I took this picture the moment we realized we were sinking. It was 1999 and I was in the hold of a 25-foot handmade sailboat with 44 Haitian immigrants. Water started pouring in and David, the man looking at the camera, said, "Chris, you'd better start taking pictures, because we only have an hour to live." I was 29, trying to capture a journey of immigrants who risk everything to reach America. That I could die here hadn't registered until this moment. All I could do was take photographs as a reflex, a way to deal with my fear, even though I assumed the pictures were going to die with me.

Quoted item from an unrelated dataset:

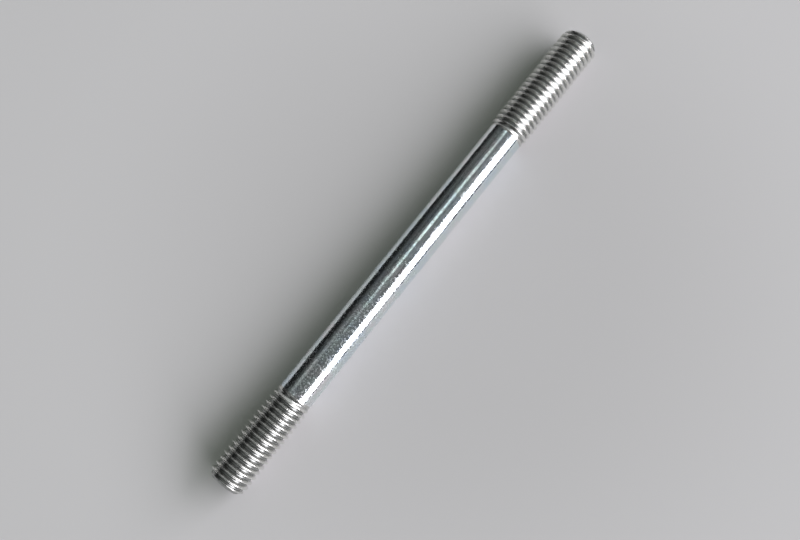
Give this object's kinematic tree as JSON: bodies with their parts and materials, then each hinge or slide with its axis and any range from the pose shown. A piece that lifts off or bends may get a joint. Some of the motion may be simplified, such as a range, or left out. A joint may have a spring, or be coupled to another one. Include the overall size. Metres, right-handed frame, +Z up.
{
  "type": "threaded stud",
  "caption": "Double-ended stud bar: a plain shank with a rolled metric thread on each end, one thread slightly longer than the other.",
  "frame": {"origin": "under the middle of the stud, on the surface it lies on", "axes": "+X along the stud's axis towards the longer thread, +Z up from the surface"},
  "size_m": [0.14, 0.01, 0.01],
  "materials": {
    "zinc_plated_steel": "bright zinc plate over a drawn and rolled steel bar, faintly mottled"
  },
  "bodies": {
    "root": {"threaded_stud": "zinc_plated_steel"}
  },
  "joints": []
}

We were saved by a Coast Guard cutter that happened upon us. It made me understand that taking photographs is as much about explaining the world to myself as it is about explaining it to other people.
My toughest shot? It was taken back in 1988, just before the Soviets left Afghanistan. I was at a makeshift hospital outside of Jalalabad, where I photographed a woman with her child. He was burned by napalm and died shortly after. The doctor had told me the child would most likely die, so when I photographed them I already knew he would not survive. I don't think the mother knew. She was a nomad, and her son was wrapped in cloth. She stood right there, holding her child out to me, then cradled him in her arms. I've never been able to forget it. It was like the Pietà.